Astros Hope to Slow White Sox at Home

Oswalt will try to get Houston back into the series at Minute Maid Park, where the team has won four of five postseason games.

October 25, 2005|Tim Brown | Times Staff Writer

HOUSTON — The Houston Astros will put their best postseason pitcher, Roy Oswalt, on the mound tonight, attempt to revive the game that got them here, and make something of a World Series leaning toward the Chicago White Sox.

Otherwise, their first World Series will be gone almost before they know it, a plucky early postseason followed by a bubbly party and minimal resistance.

They have lost the first two games of the Series but have returned to their quirky ballpark at Crawford and Texas streets for the next two games at least.

The off-day developments included a number of discussions about whether Minute Maid Park's retractable roof should be open, a decision baseball officials said wouldn't be made until today, and the fact that the Astros had trimmed their lucky beards into lucky goatees.

"Mustaches were thrown out there," Astro third baseman Morgan Ensberg said. "We hear they're hot in England."

In America, they're Geraldo.

"The beards got us here," reliever Russ Springer said with a smile. "Now we got to do something else."

Faced with a White Sox team that has won nine of 10 postseason games, has admittedly gotten every break -- from umpire error to slumping Angels to two Scott Podsednik home runs -- and has played well too, the Astros take to the park in which they won 53 regular-season games, and four of five in the playoffs. They'll give the ball to Oswalt, the right-hander who won 20 games in each of the last two seasons and is 3-0 with a 2.11 earned-run average this postseason.

It is not entirely foolproof, beard adjustments aside. Jon Garland, an 18-game winner, is scheduled to pitch for the White Sox, who won a major league-best 52 games on the road.

"It would be nice to get the first win, first game at home, so we can kind of switch momentum," Oswalt said.

The Astros batted .239 in the first two games, which was about how most figured the Series would go, given the emphasis on pitching and defense by both clubs. Except the White Sox batted .328 and hit four home runs, which accounted for seven of their 12 runs in the series so far.

"Well, we've played a little bit of small ball, it's just not winning," Astro Manager Phil Garner said. "We're making some bad pitches and they're not missing them either. A lot of things are going well for them. As a matter of fact, everything has gone well for them so far. When we make mistakes they hammer them. They haven't popped them up and they haven't hit them at anybody."

But the Astros are a loose bunch, and don't yet seem burdened by the results of a Series that took them 44 seasons to reach. Asked whether it would be the biggest game he'd ever pitched, Oswalt responded, "It's the biggest game tomorrow on TV, for sure."

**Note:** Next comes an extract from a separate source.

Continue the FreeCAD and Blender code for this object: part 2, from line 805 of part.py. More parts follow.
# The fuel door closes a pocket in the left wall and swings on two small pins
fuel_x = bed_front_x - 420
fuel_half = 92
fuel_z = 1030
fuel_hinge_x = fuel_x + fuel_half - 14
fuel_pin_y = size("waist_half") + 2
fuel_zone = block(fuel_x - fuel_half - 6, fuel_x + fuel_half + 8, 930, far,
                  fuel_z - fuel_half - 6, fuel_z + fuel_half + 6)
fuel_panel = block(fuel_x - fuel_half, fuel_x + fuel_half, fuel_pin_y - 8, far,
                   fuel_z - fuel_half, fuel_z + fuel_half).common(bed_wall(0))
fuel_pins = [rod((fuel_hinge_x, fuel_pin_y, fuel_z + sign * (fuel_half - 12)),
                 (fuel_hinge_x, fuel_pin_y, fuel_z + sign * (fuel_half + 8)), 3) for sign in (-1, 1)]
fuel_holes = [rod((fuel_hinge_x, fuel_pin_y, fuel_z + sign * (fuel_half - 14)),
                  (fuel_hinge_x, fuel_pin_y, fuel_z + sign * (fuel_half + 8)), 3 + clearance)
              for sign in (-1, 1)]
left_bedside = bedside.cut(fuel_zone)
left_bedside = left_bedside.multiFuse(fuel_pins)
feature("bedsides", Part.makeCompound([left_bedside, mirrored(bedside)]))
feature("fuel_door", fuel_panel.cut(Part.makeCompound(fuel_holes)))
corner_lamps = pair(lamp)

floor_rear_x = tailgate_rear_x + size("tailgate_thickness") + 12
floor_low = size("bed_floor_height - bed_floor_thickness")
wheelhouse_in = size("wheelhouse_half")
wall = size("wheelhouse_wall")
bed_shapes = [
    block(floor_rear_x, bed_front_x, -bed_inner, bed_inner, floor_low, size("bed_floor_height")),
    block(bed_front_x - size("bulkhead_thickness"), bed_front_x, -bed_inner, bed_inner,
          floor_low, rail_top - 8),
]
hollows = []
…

The White Sox remained wary of a team that ran down the wild card in the regular season, then the Atlanta Braves and St. Louis Cardinals in the playoffs. The Astros lived through a crushing home run by Albert Pujols in the National League championship series and eliminated the Cardinals two days later, so they would seem to be experts in playing away from Podsednik's unlikely home run Sunday night.

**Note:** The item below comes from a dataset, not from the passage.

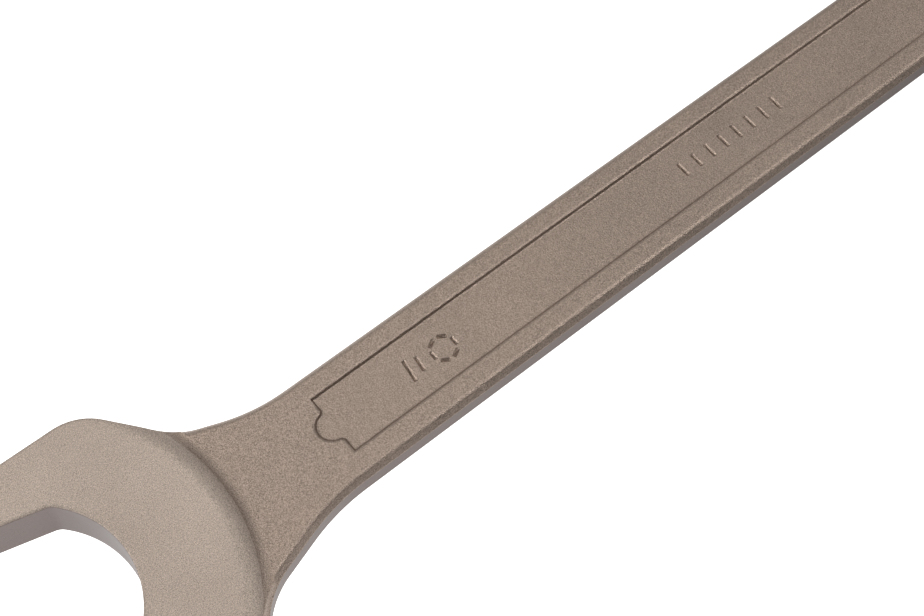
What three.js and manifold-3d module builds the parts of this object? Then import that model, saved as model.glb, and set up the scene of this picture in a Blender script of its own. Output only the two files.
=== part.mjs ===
// A large combination wrench as one drop forging: an open end at 15 degrees to the shank, a flat shank
// with a recessed panel on each face, and a twelve point ring end cranked up by 15 degrees.
// Millimetres, +Z up, lying flat on its lower pad face, with +X from the open end to the ring end.
import * as THREE from 'three';
import { mergeVertices } from 'three/addons/utils/BufferGeometryUtils.js';
import Module from 'manifold-3d';

const wasm = await Module();
wasm.setup();

// Driving dimensions.
const ACROSS_FLATS = 42.86; // the 1 11/16 inch nut
const PAD_THICKNESS = 14;
const SHANK_THICKNESS = 8.6;
const SHANK_WIDTH = 29.4; // at the open end, over the parting line
const SHANK_TAPER = 0.16; // degrees, each side
const JAW_TILT = 15; // degrees between the shank and the open end
const RING_TILT = 15; // degrees the ring end is cranked up
const CENTRE_DISTANCE = 372; // nut centre to nut centre, along the shank

// Values that follow from them.
const CORNERS = ACROSS_FLATS / Math.cos(Math.PI / 6) / 2;
const JAW_HALF_GAP = ACROSS_FLATS / 2 + 0.27;
const THROAT_RADIUS = CORNERS + 0.4;
const HALF_PAD = PAD_THICKNESS / 2;
const HALF_SHANK = SHANK_THICKNESS / 2;
const TRIM_HALF = 2.4; // half the height of the trimmed band around the parting line
const SHANK_DRAFT = 1.4; // how far the shank's edges slope in above the band
const PAD_DRAFT = 1.2;
const PAD_INSET = 0.3; // the pad's wall starts this far inside the trimmed band
const NUT_OFFSET = 5.2; // the open end's nut centre above the shank's centre line
const JAW_FILLET = 4; // between each flat and the throat
const JAW_REACH = 60; // how far the jaw's cutter runs out past the nut centre
const BROW_START = CORNERS + 21.3; // where the pad starts to round over towards the neck
const BROW_RUN = 4.7; // of the convex arc, down to where the step is steepest
const FOOT_RUN = 2.7; // of the hollow arc below it
const PRONG_SLOPE = 14; // degrees that the head's sides close in towards the jaw's mouth
const SHOULDER_SLOPE = 36.4; // degrees that they close in towards the neck
const RING_RADIUS = CORNERS + 6.9;
const RING_HEIGHT = 20;
const RING_CLEARANCE = 0.16; // on the ring's flats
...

"We're not overconfident," White Sox Manager Ozzie Guillen said, "because we're not that good. We just play good baseball."

Brad "Lights Out" Lidge, the closer who gave up both home runs, said he intended to take the ball when it was offered, and had even earned a new nickname in his dark hours.

"Today," he said, "[Brad] Ausmus called me, 'Lights On' Lidge."

Meantime, Astro officials were lobbying Major League Baseball executives to keep the roof closed.

The team says it believes the din created and contained in a sealed ballpark is their rightful home-field advantage, given they have played each of their previous five home playoff games as such.

Baseball officials said they would consider the weather before making the call, in terms of temperature and precipitation. Rain is not expected, but the temperature could fall below 50 degrees. Some players compared their edge in the small, noisy park to the White Sox's advantage in a cold, rainy park.

"I'm not sure of [MLB's] fascination with the American League," Ensberg said. "I think they've completely overstepped [their] bounds. I think if you polled our fans they'd absolutely want the roof closed.... I don't think it should be in the realm of [MLB] telling our owner what to do."